● **Given problem**:
Which lines hold the word "JSON"? Copy each of them.

● **Part of a data file**:
+===+
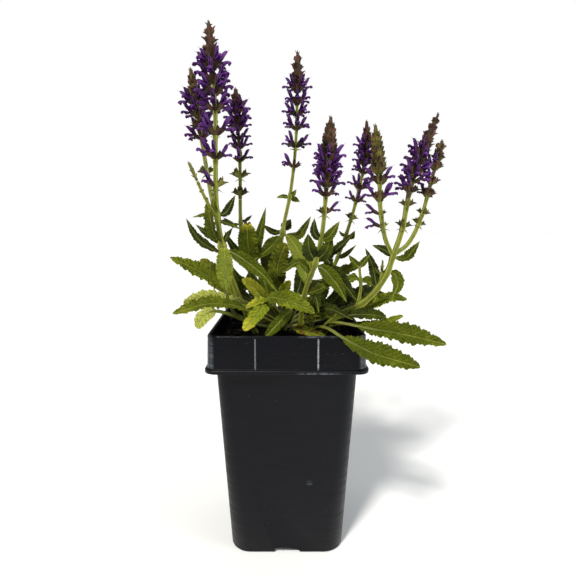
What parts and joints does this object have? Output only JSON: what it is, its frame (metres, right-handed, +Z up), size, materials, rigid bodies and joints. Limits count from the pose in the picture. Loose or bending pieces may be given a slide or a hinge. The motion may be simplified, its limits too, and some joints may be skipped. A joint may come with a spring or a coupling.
{
  "type": "perennial salvia in nursery pot",
  "caption": "Perennial salvia in flower, with toothed basal leaves, leafy square stems and violet flower spikes, in a square plastic nursery pot of potting mix.",
  "frame": {"origin": "middle of the pot's underside, on its small centre foot, level with the four corner feet", "axes": "+Z up along the pot, -Y towards the front, which is the side with the large low leaves on its right, +X to the right seen from the front"},
  "size_m": [0.194, 0.151, 0.354],
  "materials": {
    "pot_plastic": "black injection-moulded plastic, dull satin, scuffed at the ribs and lip",
    "potting_mix": "moist bark and peat, crumbly and matte",
    "leaf": "living leaf, net-veined and finely hairy, satin",
    "flower": "living petal and calyx, soft and velvety",
    "bud": "living bracts, olive green, matte"
  },
  "bodies": {
    "root": {"pot": "pot_plastic", "potting_mix": "potting_mix", "basal_rosette": "leaf", "leafy_stem_a": "leaf", "leafy_stem_c": "leaf", "leafy_stem_d": "leaf", "leafy_stem_e": "leaf", "leafy_stem_f": "leaf", "leafy_stem_g": "leaf", "flower_spike_a": "flower", "flower_spike_b": "flower", "flower_spike_c": "flower", "flower_spike_d": "flower", "flower_spike_e": "flower", "flower_spike_f": "flower", "flower_spike_g": "flower", "flower_spike_h": "flower", "flower_spike_i": "flower", "flower_spike_j": "bud", "flower_spike_k": "bud"}
  },
  "joints": []
}
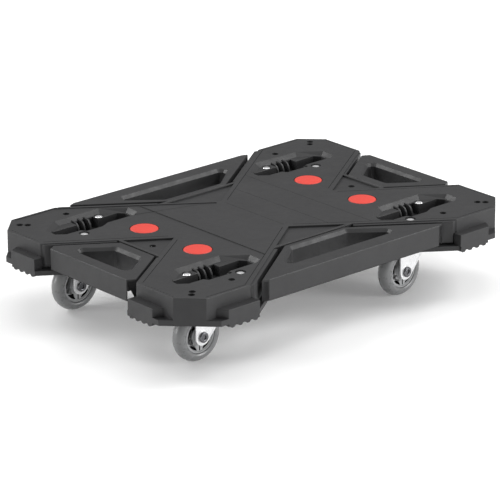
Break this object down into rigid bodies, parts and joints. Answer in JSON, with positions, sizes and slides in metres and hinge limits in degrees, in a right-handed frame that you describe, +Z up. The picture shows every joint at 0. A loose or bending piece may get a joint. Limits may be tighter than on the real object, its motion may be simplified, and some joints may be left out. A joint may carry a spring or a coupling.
{
  "type": "platform dolly",
  "caption": "Low rectangular moulded platform on swivel casters, with side hand grips, coupling ledges at its corners and round anti-slip pads.",
  "frame": {"origin": "on the ground under the middle of the platform, at the bottom centre of the bounding box", "axes": "+X along the platform's long side, +Y to its left, +Z up"},
  "size_m": [0.628, 0.444, 0.1238],
  "materials": {
    "deck_plastic": "fine matte moulded texture, charcoal black",
    "grip_plastic": "fine matte moulded texture, charcoal black",
    "pad_rubber": "soft satin red",
    "zinc": "bright zinc plate",
    "bright_steel": "bright plated",
    "hub_plastic": "satin light grey",
    "tyre_rubber": "smooth grey, slightly translucent"
  },
  "bodies": {
    "deck": {"deck_frame": "deck_plastic", "grip_front": "grip_plastic", "grip_rear": "grip_plastic", "grip_left": "grip_plastic", "grip_right": "grip_plastic", "anti_slip_pad_front_right": "pad_rubber", "top_plate_front_right": "zinc", "kingpin_front_right": "bright_steel", "ledge_rivet_front_right": "bright_steel", "top_rivet_front_right": "bright_steel", "plate_screw_left_front_right": "bright_steel", "plate_screw_right_front_right": "bright_steel", "anti_slip_pad_front_left": "pad_rubber", "top_plate_front_left": "zinc", "kingpin_front_left": "bright_steel", "ledge_rivet_front_left": "bright_steel", "top_rivet_front_left": "bright_steel", "plate_screw_left_front_left": "bright_steel", "plate_screw_right_front_left": "bright_steel", "anti_slip_pad_rear_right": "pad_rubber", "top_plate_rear_right": "zinc", "kingpin_rear_right": "bright_steel", "ledge_rivet_rear_right": "bright_steel", "top_rivet_rear_right": "bright_steel", "plate_screw_left_rear_right": "bright_steel", "plate_screw_right_rear_right": "bright_steel", "anti_slip_pad_rear_left": "pad_rubber", "top_plate_rear_left": "zinc", "kingpin_rear_left": "bright_steel", "ledge_rivet_rear_left": "bright_steel", "top_rivet_rear_left": "bright_steel", "plate_screw_left_rear_left": "bright_steel", "plate_screw_right_rear_left": "bright_steel"},
    "swivel_front_right": {"swivel_race_front_right": "zinc", "fork_front_right": "zinc", "axle_bolt_front_right": "bright_steel", "axle_nut_front_right": "bright_steel"},
    "wheel_front_right": {"wheel_hub_front_right": "hub_plastic", "tyre_front_right": "tyre_rubber"},
    "swivel_front_left": {"swivel_race_front_left": "zinc", "fork_front_left": "zinc", "axle_bolt_front_left": "bright_steel", "axle_nut_front_left": "bright_steel"},
    "wheel_front_left": {"wheel_hub_front_left": "hub_plastic", "tyre_front_left": "tyre_rubber"},
    "swivel_rear_right": {"swivel_race_rear_right": "zinc", "fork_rear_right": "zinc", "axle_bolt_rear_right": "bright_steel", "axle_nut_rear_right": "bright_steel"},
    "wheel_rear_right": {"wheel_hub_rear_right": "hub_plastic", "tyre_rear_right": "tyre_rubber"},
    "swivel_rear_left": {"swivel_race_rear_left": "zinc", "fork_rear_left": "zinc", "axle_bolt_rear_left": "bright_steel", "axle_nut_rear_left": "bright_steel"},
    "wheel_rear_left": {"wheel_hub_rear_left": "hub_plastic", "tyre_rear_left": "tyre_rubber"}
  },
  "joints": [
    {"name": "swivel_turn_front_right", "type": "hinge", "parent": "deck", "child": "swivel_front_right", "pos_m": [0.1873, -0.1296, 0.09], "axis": [0, 0, 1], "continuous": true},
    {"name": "wheel_spin_front_right", "type": "hinge", "parent": "swivel_front_right", "child": "wheel_front_right", "pos_m": [0.15419, -0.13203, 0.0375], "axis": [-0.0732, 0.9973, 0], "continuous": true},
    {"name": "swivel_turn_front_left", "type": "hinge", "parent": "deck", "child": "swivel_front_left", "pos_m": [0.1873, 0.1296, 0.09], "axis": [0, 0, 1], "continuous": true},
    {"name": "wheel_spin_front_left", "type": "hinge", "parent": "swivel_front_left", "child": "wheel_front_left", "pos_m": [0.1541, 0.1296, 0.0375], "axis": [0, 1, 0], "continuous": true},
    {"name": "swivel_turn_rear_right", "type": "hinge", "parent": "deck", "child": "swivel_rear_right", "pos_m": [-0.1873, -0.1296, 0.09], "axis": [0, 0, 1], "continuous": true},
    {"name": "wheel_spin_rear_right", "type": "hinge", "parent": "swivel_rear_right", "child": "wheel_rear_right", "pos_m": [-0.2205, -0.12937, 0.0375], "axis": [0.007, 1, 0], "continuous": true},
    {"name": "swivel_turn_rear_left", "type": "hinge", "parent": "deck", "child": "swivel_rear_left", "pos_m": [-0.1873, 0.1296, 0.09], "axis": [0, 0, 1], "continuous": true},
    {"name": "wheel_spin_rear_left", "type": "hinge", "parent": "swivel_rear_left", "child": "wheel_rear_left", "pos_m": [-0.22049, 0.13058, 0.0375], "axis": [0.0297, 0.9996, 0], "continuous": true}
  ]
}
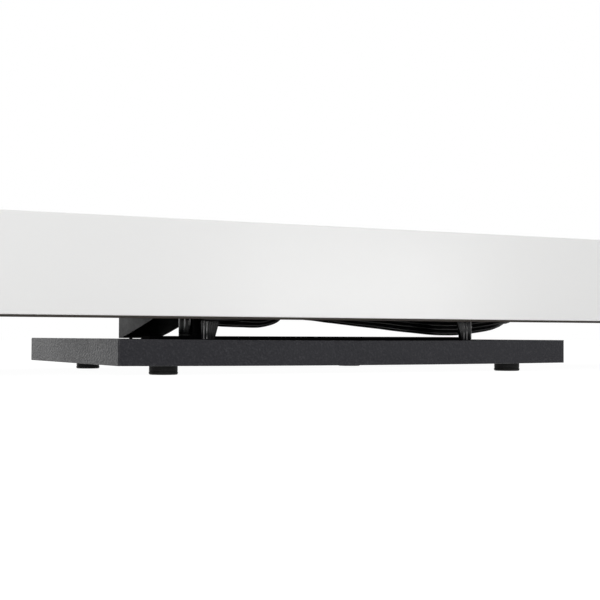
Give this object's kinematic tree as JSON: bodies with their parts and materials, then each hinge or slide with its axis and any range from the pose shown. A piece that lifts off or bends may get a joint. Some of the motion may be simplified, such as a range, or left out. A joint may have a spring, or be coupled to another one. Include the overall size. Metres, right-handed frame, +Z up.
{
  "type": "digital piano on stand",
  "caption": "slim white full-size digital piano, seen from behind, on a low dark plate stand with posts, a support wedge and hanging leads",
  "frame": {"origin": "on the floor under the middle of the object", "axes": "+X along the keyboard towards the treble, +Y from the player to the rear apron, +Z up"},
  "size_m": [1.32, 0.306, 0.1603],
  "materials": {
    "textured_coat": "fine textured dark grey coat over fibreboard",
    "black_sheet": "satin black sheet metal",
    "gloss_black_bar": "gloss black tube",
    "matt_black": "dead matt black steel",
    "black_rubber": "matte black rubber",
    "black_plastic": "fine grained black plastic",
    "zinc_steel": "zinc plated steel",
    "black_steel": "blackened steel",
    "bright_rod": "ground steel rod",
    "white_board": "smooth white foil on board",
    "edge_board": "dark raw board edge",
    "white_case": "smooth white plastic",
    "cleat_wood": "plain softwood",
    "frame_plastic": "grey glass filled plastic",
    "red_felt": "wool felt",
    "circuit_board": "green circuit board",
    "grey_silicone": "grey silicone strip",
    "ivory_plastic": "glossy off-white key",
    "ebony_plastic": "satin black key",
    "paper_cone": "pressed paper cone",
    "magnet_iron": "dark ferrite and steel",
    "grille_cloth": "black slotted grille",
    "lead_jacket": "soft black lead jacket"
  },
  "bodies": {
    "piano_and_stand": {"base_plate": "textured_coat", "rubber_feet": "black_rubber", "foot_screws": "zinc_steel", "bridge_bar": "matt_black", "left_post": "black_sheet", "right_post": "black_sheet", "round_post": "gloss_black_bar", "post_collar": "black_rubber", "support_wedge": "black_plastic", "wedge_pad": "black_rubber", "stand_screws": "black_steel", "post_screws": "black_steel", "rear_apron": "white_board", "apron_edge_strip": "edge_board", "top_case": "white_case", "bottom_pan": "black_sheet", "left_cheek": "white_board", "right_cheek": "white_board", "key_slip": "white_case", "key_blocks": "white_board", "rear_cleat": "cleat_wood", "pan_screws": "zinc_steel", "key_frame": "frame_plastic", "pivot_rod": "bright_rod", "key_springs": "zinc_steel", "stop_felt": "red_felt", "name_felt": "red_felt", "contact_board": "circuit_board", "contact_strip": "grey_silicone", "control_board": "circuit_board", "rest_pins": "zinc_steel", "main_board": "circuit_board", "jack_plate": "black_plastic", "jacks": "black_plastic", "dc_inlet": "black_plastic", "speaker_baskets": "black_plastic", "speaker_cones": "paper_cone", "speaker_magnets": "magnet_iron", "speaker_grilles": "grille_cloth", "left_loom": "lead_jacket", "right_loom": "lead_jacket", "loom_grommets": "black_rubber"},
    "keys_c": {"keys_c": "ivory_plastic"},
    "keys_d": {"keys_d": "ivory_plastic"},
    "keys_e": {"keys_e": "ivory_plastic"},
    "keys_f": {"keys_f": "ivory_plastic"},
    "keys_g": {"keys_g": "ivory_plastic"},
    "keys_a": {"keys_a": "ivory_plastic"},
    "keys_b": {"keys_b": "ivory_plastic"},
    "keys_c_sharp": {"keys_c_sharp": "ebony_plastic"},
    "keys_d_sharp": {"keys_d_sharp": "ebony_plastic"},
    "keys_f_sharp": {"keys_f_sharp": "ebony_plastic"},
    "keys_g_sharp": {"keys_g_sharp": "ebony_plastic"},
    "keys_a_sharp": {"keys_a_sharp": "ebony_plastic"},
    "power_button": {"power_button": "black_plastic"},
    "button_1": {"button_1": "black_plastic"},
    "button_2": {"button_2": "black_plastic"},
    "button_3": {"button_3": "black_plastic"},
    "volume_knob": {"volume_knob": "black_plastic"},
    "music_rest": {"music_rest": "black_plastic"}
  },
  "joints": [
    {"name": "keys_c_hinge", "type": "hinge", "parent": "piano_and_stand", "child": "keys_c", "pos_m": [0, 0.067, 0.124], "axis": [1, 0, 0], "range_deg": [0, 2.6], "stiffness_Nm_per_rad": 8, "springref_deg": -11.46},
    {"name": "keys_d_hinge", "type": "hinge", "parent": "piano_and_stand", "child": "keys_d", "pos_m": [0, 0.067, 0.124], "axis": [1, 0, 0], "range_deg": [0, 2.6], "stiffness_Nm_per_rad": 8, "springref_deg": -11.46},
    {"name": "keys_e_hinge", "type": "hinge", "parent": "piano_and_stand", "child": "keys_e", "pos_m": [0, 0.067, 0.124], "axis": [1, 0, 0], "range_deg": [0, 2.6], "stiffness_Nm_per_rad": 8, "springref_deg": -11.46},
    {"name": "keys_f_hinge", "type": "hinge", "parent": "piano_and_stand", "child": "keys_f", "pos_m": [0, 0.067, 0.124], "axis": [1, 0, 0], "range_deg": [0, 2.6], "stiffness_Nm_per_rad": 8, "springref_deg": -11.46},
    {"name": "keys_g_hinge", "type": "hinge", "parent": "piano_and_stand", "child": "keys_g", "pos_m": [0, 0.067, 0.124], "axis": [1, 0, 0], "range_deg": [0, 2.6], "stiffness_Nm_per_rad": 8, "springref_deg": -11.46},
    {"name": "keys_a_hinge", "type": "hinge", "parent": "piano_and_stand", "child": "keys_a", "pos_m": [0, 0.067, 0.124], "axis": [1, 0, 0], "range_deg": [0, 2.6], "stiffness_Nm_per_rad": 8, "springref_deg": -11.46},
    {"name": "keys_b_hinge", "type": "hinge", "parent": "piano_and_stand", "child": "keys_b", "pos_m": [0, 0.067, 0.124], "axis": [1, 0, 0], "range_deg": [0, 2.6], "stiffness_Nm_per_rad": 8, "springref_deg": -11.46},
    {"name": "keys_c_sharp_hinge", "type": "hinge", "parent": "piano_and_stand", "child": "keys_c_sharp", "pos_m": [0, 0.067, 0.124], "axis": [1, 0, 0], "range_deg": [0, 2.6], "stiffness_Nm_per_rad": 8, "springref_deg": -11.46},
    {"name": "keys_d_sharp_hinge", "type": "hinge", "parent": "piano_and_stand", "child": "keys_d_sharp", "pos_m": [0, 0.067, 0.124], "axis": [1, 0, 0], "range_deg": [0, 2.6], "stiffness_Nm_per_rad": 8, "springref_deg": -11.46},
    {"name": "keys_f_sharp_hinge", "type": "hinge", "parent": "piano_and_stand", "child": "keys_f_sharp", "pos_m": [0, 0.067, 0.124], "axis": [1, 0, 0], "range_deg": [0, 2.6], "stiffness_Nm_per_rad": 8, "springref_deg": -11.46},
    {"name": "keys_g_sharp_hinge", "type": "hinge", "parent": "piano_and_stand", "child": "keys_g_sharp", "pos_m": [0, 0.067, 0.124], "axis": [1, 0, 0], "range_deg": [0, 2.6], "stiffness_Nm_per_rad": 8, "springref_deg": -11.46},
    {"name": "keys_a_sharp_hinge", "type": "hinge", "parent": "piano_and_stand", "child": "keys_a_sharp", "pos_m": [0, 0.067, 0.124], "axis": [1, 0, 0], "range_deg": [0, 2.6], "stiffness_Nm_per_rad": 8, "springref_deg": -11.46},
    {"name": "button_1_press", "type": "slide", "parent": "piano_and_stand", "child": "button_1", "axis": [0, 0, -1], "range_m": [0, 0.001], "stiffness_N_per_m": 800, "springref_m": -0.0006},
    {"name": "button_2_press", "type": "slide", "parent": "piano_and_stand", "child": "button_2", "axis": [0, 0, -1], "range_m": [0, 0.001], "stiffness_N_per_m": 800, "springref_m": -0.0006},
    {"name": "button_3_press", "type": "slide", "parent": "piano_and_stand", "child": "button_3", "axis": [0, 0, -1], "range_m": [0, 0.001], "stiffness_N_per_m": 800, "springref_m": -0.0006},
    {"name": "power_button_press", "type": "slide", "parent": "piano_and_stand", "child": "power_button", "axis": [0, 0, -1], "range_m": [0, 0.001], "stiffness_N_per_m": 800, "springref_m": -0.0006},
    {"name": "volume_turn", "type": "hinge", "parent": "piano_and_stand", "child": "volume_knob", "pos_m": [-0.345, 0.064, 0.15], "axis": [0, 0, 1], "range_deg": [-135, 135]},
    {"name": "music_rest_hinge", "type": "hinge", "parent": "piano_and_stand", "child": "music_rest", "pos_m": [0, 0.024, 0.15], "axis": [1, 0, 0], "range_deg": [0, 72]}
  ]
}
+===+
● **Task solution**:
What parts and joints does this object have? Output only JSON: what it is, its frame (metres, right-handed, +Z up), size, materials, rigid bodies and joints. Limits count from the pose in the picture. Loose or bending pieces may be given a slide or a hinge. The motion may be simplified, its limits too, and some joints may be skipped. A joint may come with a spring or a coupling.
Break this object down into rigid bodies, parts and joints. Answer in JSON, with positions, sizes and slides in metres and hinge limits in degrees, in a right-handed frame that you describe, +Z up. The picture shows every joint at 0. A loose or bending piece may get a joint. Limits may be tighter than on the real object, its motion may be simplified, and some joints may be left out. A joint may carry a spring or a coupling.
Give this object's kinematic tree as JSON: bodies with their parts and materials, then each hinge or slide with its axis and any range from the pose shown. A piece that lifts off or bends may get a joint. Some of the motion may be simplified, such as a range, or left out. A joint may have a spring, or be coupled to another one. Include the overall size. Metres, right-handed frame, +Z up.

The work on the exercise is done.